Mice without Bach1 were protected against Parkinson’s disease induced by MPTP.
To understand how the loss of Bach1 protected neurons from oxidative stress, the researchers analyzed the genome of the brain in mice that had been depleted for Bach1.
As previously reported, they saw that Bach1 repressed the expression of Nrf2 protective genes and also regulated the activity of additional genes outside of the Nrf2 protein’s control.
“What we found was that Bach1 not only represses the expression of protective genes that are under the control of Nrf2, but it also regulates the expression of many other genes not directly regulated by Nrf2,” Thomas said. “So there are additional advantages to inhibiting Bach1 besides just activating Nrf2. Ideally you would want a drug that inhibits Bach1 and also activates Nrf2.”
Overall, “the functional genomics analysis of gene expression data from Bach1 [depleted mice] revealed activation of various pathways that are involved in neuroprotection, neutralizing oxidative stress, and balancing cellular inflammatory environment,” the researchers wrote.
Thomas and colleagues then teamed up with scientists at vTv Therapeutics, based in North Carolina, to develop Bach1 inhibitors.
Among the several candidates they tested, one called HPPE showed strong potential as a Bach1 blocker.
HPPE eased disease symptoms when administered to the MPTP mouse model of Parkinson’s. And, notably, the inhibitor’s potential was maintained when given either before MPTP — prior to disease onset — or after the animals started to show symptoms.
In lab tests, HPPE worked to protect cells from oxidative stress. Further analyses showed that HPPE was a potent activator of Nrf2 while it turned off pro-inflammatory genes.

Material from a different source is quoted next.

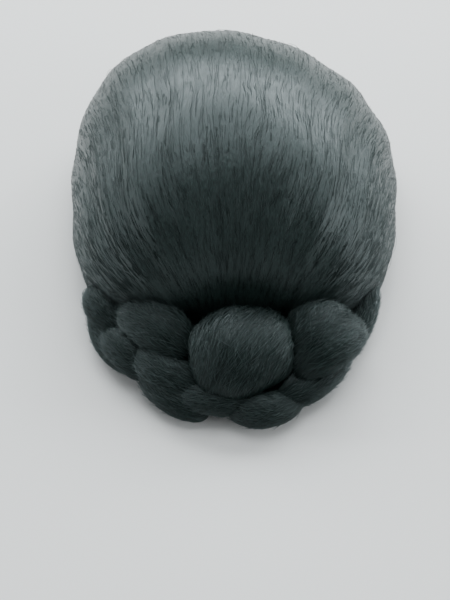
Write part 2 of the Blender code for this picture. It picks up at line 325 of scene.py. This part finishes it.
def dome_point(u, v):
    """Points of the dome for points of the unit disc, whose edge is the hair's lower edge."""
    direction = np.arctan2(v, u)
    angle = np.minimum(1.0, np.hypot(u, v)) * DOME_WRAP
    radius = plan_radius(direction, DOME_HALF_WIDTH, DOME_FRONT, DOME_BACK) * np.sin(angle)
    drop = (DOME_MIDDLE - HAIR_EDGE) / -math.cos(DOME_WRAP)
    height = np.where(angle < math.pi / 2, DOME_RISE, drop) * np.cos(angle)
    x = radius * np.cos(direction)
    y = radius * np.sin(direction)
    forward = np.maximum(0.0, LEAN_FORWARD * y / DOME_FRONT + LEAN_UPWARD * height / DOME_RISE)
    return np.stack((x - DOME_LEAN * forward**2, y, DOME_MIDDLE + height), -1)


def unit(vectors):
    return vectors / np.linalg.norm(vectors, axis=-1, keepdims=True)


def outward_of(points):
    """Directions from the dome's middle to points on or in the dome."""
    return unit(points - np.array((0.0, 0.0, DOME_MIDDLE)))


def combed_point(turn, along, grow=0.0):
    """Points on strands: along is 0 at the gather and 1 at the rim."""
    bow = STRAND_BOW * 4 * along * (1 - along)
    u = (along + GATHER_HALF_WIDTH * (1 - along) + bow) * np.cos(turn)
    v = GATHER * (1 - along) + (along + GATHER_HALF_HEIGHT * (1 - along)) * np.sin(turn)
    angle = v * DOME_WRAP
    forward = np.maximum(0.0, LEAN_FORWARD * np.sin(angle) + LEAN_UPWARD * np.cos(angle))
    u = u + STRAND_LEAN * forward**2 * (1 - u**2 - v**2)
    point = dome_point(u, v)
    sideways = FURROW_LEAST + (1 - FURROW_LEAST) * np.abs(np.cos(turn))
    depth = FURROW_DEPTH * sideways * np.sin(math.pi * along)
    furrow = depth * 0.5 * (1 + np.cos(FURROWS * turn))
    pinch = PINCH_DEPTH * np.exp(-((np.hypot(u, v - PINCH_MIDDLE) / PINCH_REACH) ** 2))
    return point + outward_of(point) * (grow - furrow - pinch)[..., None]


def hollow_point(turn, angle, inset=0.0):
    """Points of the hollow's wall: angle is 0 at the top and 90 degrees at its upright part."""
    radius = plan_radius(
        turn, HOLLOW_HALF_WIDTH - inset, HOLLOW_FRONT - inset, HOLLOW_BACK - inset
    )
    across = radius * np.sin(angle)
    height = HOLLOW_SPRING + (HOLLOW_RISE - inset) * np.cos(angle) + 0 * across
    return np.stack((across * np.cos(turn), across * np.sin(turn), height), -1)


def bent_line(row, share):
    """Points on the bent line from a row's start over its middle to its end, and its slopes."""
    start, middle, end = (np.array(point, float) for point in (row.start, row.middle, row.end))
    pull = 2 * middle - (start + end) / 2
    point = start * (1 - share) ** 2 + pull * 2 * share * (1 - share) + end * share**2
    slope = 2 * (pull - start) * (1 - share) + 2 * (end - pull) * share
    return point, slope


def full_turn(columns):
    """Turns of the columns that go once round."""
    return np.arange(columns) * FULL_TURN / columns


def stretch(low, high, step):
    """Values from low to high for each strand, at the steps along it."""
    return low[:, None] + (high - low)[:, None] * step


def thinned(arch, tip):
    """Share of a strand's thickness: tip at its ends and 1 in its middle."""
    return tip + (1 - tip) * arch


def smooth_noise(rng, share_round, share_along, across, along):
    """Smooth values from -1 to 1 on a lattice that joins up round the turn."""
    lattice = rng.uniform(-1, 1, (along + 2, across))
    x = np.mod(share_round, 1.0) * across
    y = np.clip(share_along, 0.0, 1.0) * along
    column = np.floor(x).astype(int)
    row = np.floor(y).astype(int)
    fx = x - column
    fy = y - row
    fx = fx * fx * (3 - 2 * fx)
    fy = fy * fy * (3 - 2 * fy)
    after = (column + 1) % across
    column = column % across
    lower = lattice[row, column] * (1 - fx) + lattice[row, after] * fx
    upper = lattice[row + 1, column] * (1 - fx) + lattice[row + 1, after] * fx
    return lower * (1 - fy) + upper * fy


# Meshes


def grid_quads(rows, columns):
    """Quads of a grid whose last column joins its first, and the corners' places in the grid."""
    row, column = np.meshgrid(np.arange(rows - 1), np.arange(columns), indexing="ij")
    corners = ((0, 0), (0, 1), (1, 1), (1, 0))
    quads = np.stack([(row + r) * columns + (column + c) % columns for r, c in corners], -1)
    places = np.stack([np.stack((column + c, row + r), -1) for r, c in corners], -2)
    return quads.reshape(-1, 4), places.reshape(-1, 4, 2)


def signed_volume(points, faces):
    """Six times the volume inside the faces, below zero where they face inwards."""
    first = points[faces[:, 0]]
    total = 0.0
    for k in range(1, faces.shape[1] - 1):
        edges = np.cross(points[faces[:, k]], points[faces[:, k + 1]])
        total += float((first * edges).sum())
    return total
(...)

Current NRF2 activators work as electrophiles, meaning they form a permanent bond and modify their target protein. This can lead to toxic buildups inside cells or cause the activation of the immune system, leading to several side effects.
“The most interesting aspect of the study is that the Bach1 inhibitor is a non-electrophile, so it doesn’t work like the FDA-approved Nrf2 activators,” Thomas said. “As a result of this difference, hopefully, HPPE will not demonstrate as many side effects.”
The “disruption of Bach1 and the simultaneous activation of Nrf2 clearly provide a strong basis for using HPPE as a potential therapeutic in [Parkinson’s disease],” the team wrote.
But while these data support HPPE as a potential treatment, further research is necessary to understand its effects with longer-term use, as well as its effectiveness in other mouse models of Parkinson’s, the researchers noted.
While the MPTP mouse is a model for acute disease — a disease with a rapid onset and/or short duration — scientists need to assess HPPE in models of chronic Parkinson’s, as well as its potential in other neurological diseases characterized by inflammatory response and mitochondria dysfunction. (Mitochondria are a cell’s powerhouse, or the producers of energy within cells.)
“This pathway may be beneficial whenever you have impairments in anti-inflammatory pathways or mitochondrial dysfunctions,” Thomas said. “I think any disease that has these kinds of etiologies [causes] would benefit from modulating this pathway.”